With challenges from every side, sustainability starts to mean adapting practices that are durable and long-term. A farmer, by growing food, isn’t just sustaining our diet. The farmer is also sustaining our ecosystem by looking after soil health, forests and water, encouraging biodiversity and keeping our interconnected natural ecosystem thriving. “Resilience will not come from more technology, but from restoring what has always sustained life: forests, native seed, indigenous knowledge, and deeply interconnected relations,” says Bhatia. For doing this, they must be recognised and compensated. Farmers must be held up as heroes, and basic farming should be taught in schools so a new generation can grow up more connected to the rural country and the natural world.

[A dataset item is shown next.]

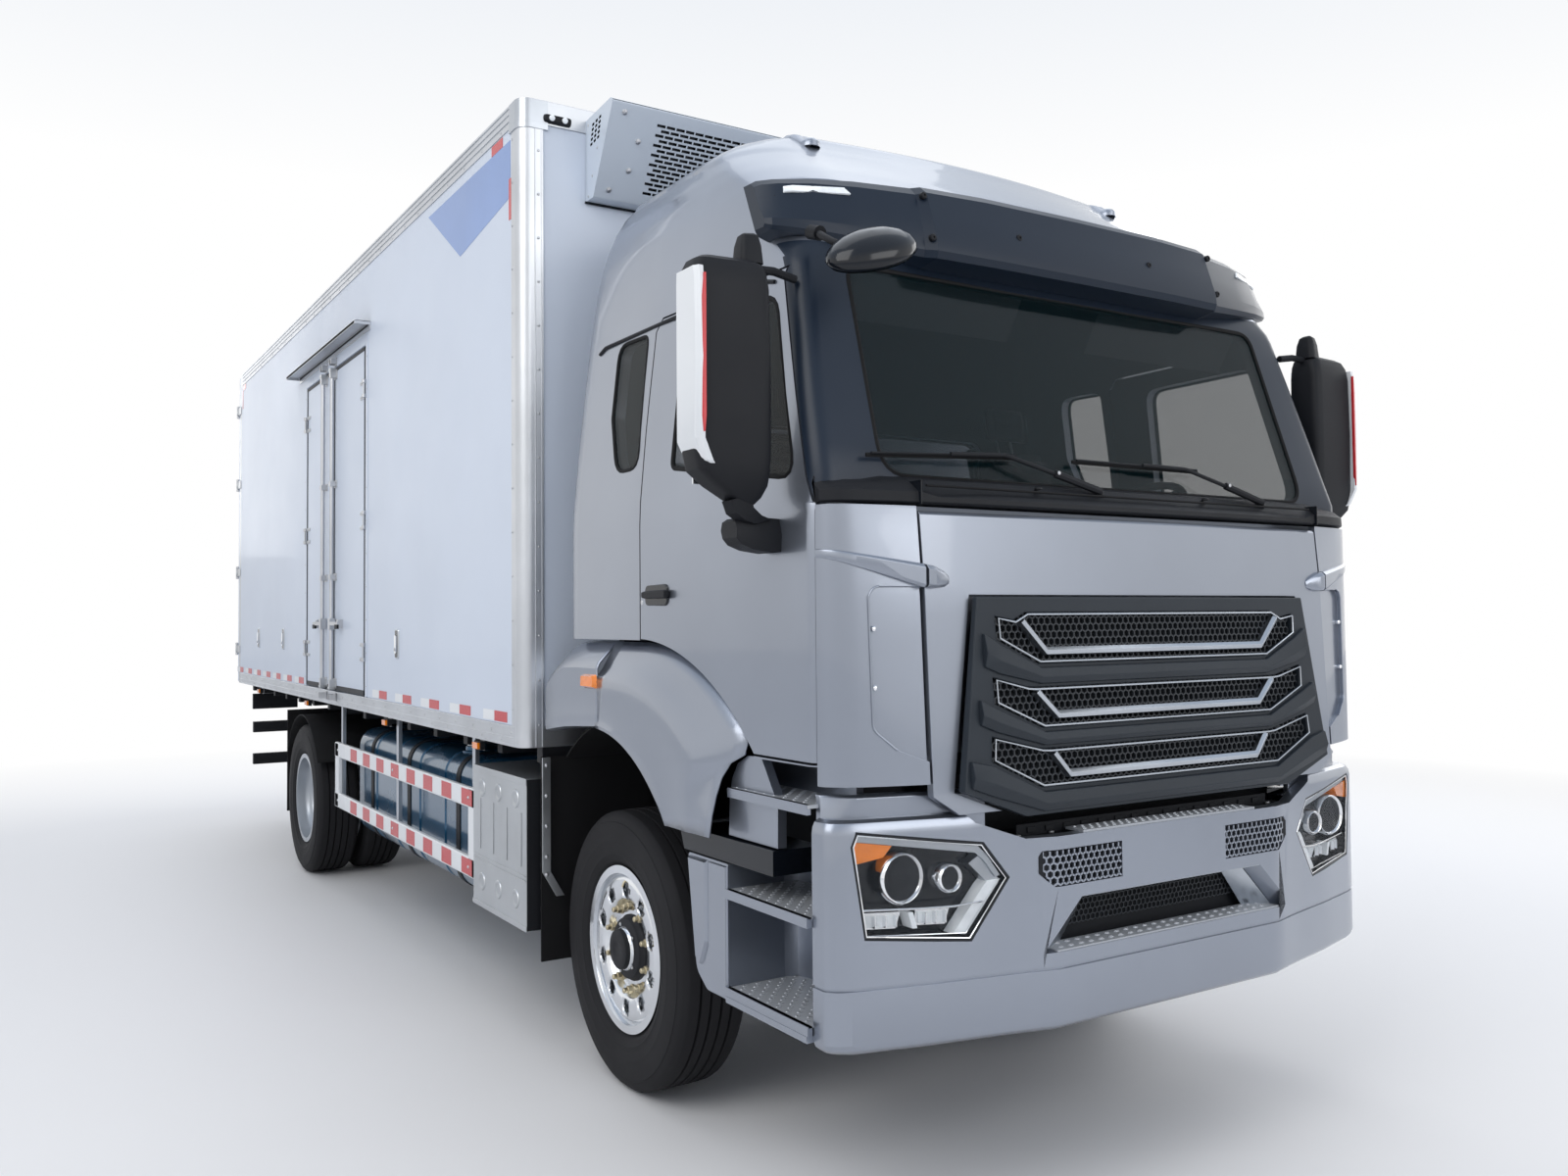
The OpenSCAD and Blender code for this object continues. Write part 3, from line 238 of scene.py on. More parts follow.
M = {
    "paint": metallic_paint("cab_paint", (0.30, 0.328, 0.385), metal=0.84, rough=(0.27, 0.36), coat=0.7),
    "box": solid_paint("box_panel", (0.62, 0.68, 0.78), rough=(0.36, 0.5), coat=0.12, gloss=0.35),
    "box_edge": solid_paint("door_edge_seal", (0.025, 0.027, 0.032), rough=(0.5, 0.6), coat=0.0, gloss=0.3),
    "cooler": solid_paint("cooler_panel", (0.56, 0.62, 0.70), rough=(0.3, 0.42), coat=0.2),
    "black": solid_paint("chassis_black", (0.012, 0.013, 0.016), rough=(0.42, 0.62), coat=0.0, spread=0.3,
                         gloss=0.25),
    "iron": solid_paint("cast_iron", (0.022, 0.023, 0.027), rough=(0.5, 0.7), coat=0.0, spread=0.3, bump=0.3,
                        gloss=0.25),
    "gloss": solid_paint("gloss_black", (0.006, 0.008, 0.012), rough=(0.12, 0.2), coat=0.2, gloss=0.3),
    "navy": solid_paint("visor_navy", (0.011, 0.019, 0.034), rough=(0.28, 0.40), coat=0.0, gloss=0.3),
    "trim": plastic("trim_black", (0.010, 0.011, 0.014), gloss=0.22),
    "grille": plastic("grille_charcoal", (0.020, 0.026, 0.034), rough=(0.36, 0.48), gloss=0.3),
    "mesh": plastic("grille_mesh", (0.030, 0.034, 0.040), rough=(0.35, 0.5), gloss=0.4),
    "rubber": plastic("moulded_rubber", (0.009, 0.009, 0.010), rough=(0.6, 0.75), bump=0.4, gloss=0.18),
    "tyre": plastic("tyre_rubber", (0.014, 0.014, 0.016), rough=(0.62, 0.8), grain=300.0, bump=0.5, gloss=0.22),
    "dash": plastic("dash_grain", (0.035, 0.036, 0.04), rough=(0.55, 0.7), bump=0.5),
    "leather": plastic("wheel_leather", (0.022, 0.022, 0.024), rough=(0.42, 0.58), grain=260.0, bump=0.5),
    "lining": solid_paint("cab_lining", (0.05, 0.053, 0.058), rough=(0.7, 0.85), coat=0.0, bump=0.3),
    "satin": metal("satin_trim", (0.50, 0.53, 0.57), rough=(0.28, 0.36)),
    "alu": metal("brushed_aluminium", (0.60, 0.62, 0.65), rough=(0.32, 0.45)),
    "polished": metal("polished_rim", (0.78, 0.80, 0.83), rough=(0.12, 0.22), bump=0.02),
    "steel": metal("stainless_sheet", (0.52, 0.54, 0.56), rough=(0.30, 0.45), streak=(1, 30, 1)),
    "zinc": metal("zinc_fitting", (0.56, 0.57, 0.59), rough=(0.3, 0.5), streak=(1, 1, 1)),
    "chrome": metal("chrome", (0.85, 0.86, 0.88), rough=(0.05, 0.10), bump=0.0),
    "tread": metallic_paint("tread_plate", (0.46, 0.48, 0.51), metal=0.35, rough=(0.35, 0.5), coat=0.1),
    "brass": metal("nut_yellow_zinc", (0.55, 0.48, 0.33), rough=(0.35, 0.5)),
    "silver": metallic_paint("rim_silver", (0.42, 0.45, 0.49), metal=0.6, rough=(0.3, 0.42), coat=0.3),
    "tank": metallic_paint("tank_blue", (0.012, 0.085, 0.17), metal=0.5, rough=(0.22, 0.34), coat=0.7),
    "white": solid_paint("guard_white", (0.76, 0.78, 0.80), rough=(0.3, 0.42)),
    "red_tape": solid_paint("tape_red", (0.55, 0.012, 0.02), rough=(0.25, 0.35), grain=500.0, bump=0.3),
    "white_tape": solid_paint("tape_white", (0.80, 0.82, 0.84), rough=(0.25, 0.35), grain=500.0, bump=0.3),
    "sticker": solid_paint("blue_sticker", (0.17, 0.28, 0.56), rough=(0.3, 0.4), spread=0.15),
    "windscreen": glass("windscreen_glass", (0.004, 0.014, 0.017), 0.42),
    "glass": glass("side_glass", (0.006, 0.016, 0.020), 0.34),
    "lens": glass("clear_lens", (0.05, 0.06, 0.07), 0.10, gloss=0.5),
    "mirror": metal("mirror_face", (0.80, 0.83, 0.86), rough=(0.02, 0.03), bump=0.0),
    "amber": lens("amber_lens", (0.85, 0.22, 0.01), glow=0.12),
    "red": lens("red_lens", (0.50, 0.01, 0.012)),
    "clear": lens("white_lens", (0.80, 0.84, 0.88), glow=0.15),
    "plate": solid_paint("blank_plate", (0.55, 0.57, 0.60), rough=(0.35, 0.45)),
    "cloth": fabric("seat_cloth", (0.03, 0.032, 0.037)),
}

# What each CAD node is finished with
FINISH = {
    "black": "chassis_frame tow_lug box_subframe leaf_springs air_tanks underrun_guard cab_underframe",
    "iron": "front_axle rear_axle engine knuckle_left knuckle_right",
    "steel": "battery_box silencer box_rear_frame",
    "tank": "fuel_tank",
    "white": "side_guards",
    "rubber": "mud_flaps",
    "red": "rear_lamps",
    "paint": "bumper lower_steps cab_shell cab_roof corner_panels fenders front_panel door_left door_right",
    "lens": "headlamps",
    "alu": "box_floor box_rails",
    "box": "box_front_wall box_side_walls box_roof side_door_front side_door_rear rear_door_left rear_door_right",
    "cooler": "cooling_unit",
    "windscreen": "cab_windows",
    "glass": "door_glass_left door_glass_right",
    "navy": "sun_visor",
    "trim": "wiper_cowl steering_wheel kerb_mirror mirror_left mirror_right",
    "dash": "dashboard",
    "cloth": "seats",
    "grille": "grille",
    "polished": "front_rim_left front_rim_right",
    "silver": "rear_rims_left rear_rims_right",
    "tyre": "front_tyre_left front_tyre_right rear_tyres_left rear_tyres_right",
}


# How near CAD corners are joined, in metres, and the radius of a CAD edge, in millimetres
WELD, CAD_EDGE = 0.00002, 3


def soften(obj, width, segments=2, angle=35):
    """Round an object's edges with a bevel, and shade it smooth between them."""
    b = obj.modifiers.new("edges", "BEVEL")
    b.width = width / 1000
    b.segments = segments
    b.limit_method = "ANGLE"
    b.angle_limit = math.radians(angle)
    b.harden_normals = True
    b.use_clamp_overlap = True
    return obj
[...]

And consumers must slow down and consume less, taking only as much as they need. “There are 45,000 local farmer producer organisations (FPOs) in the country,” says Goel. “Whether a housing society in Mumbai will decide that a FPO in Nashik will supply everything that I eat, that’s a decision the housing society has to take,” he adds. We, as consumers, must choose to consume locally and to build a relationship with the people growing our food.
As we as a country try to switch from our current, gap-riddled food system to one that’s climate resilient, every party involved must be engaged in the discussion, each must adapt to changes, and there must be a mutual coming together of diverse voices. Essentially, the future of India’s food system is everyone’s collective responsibility.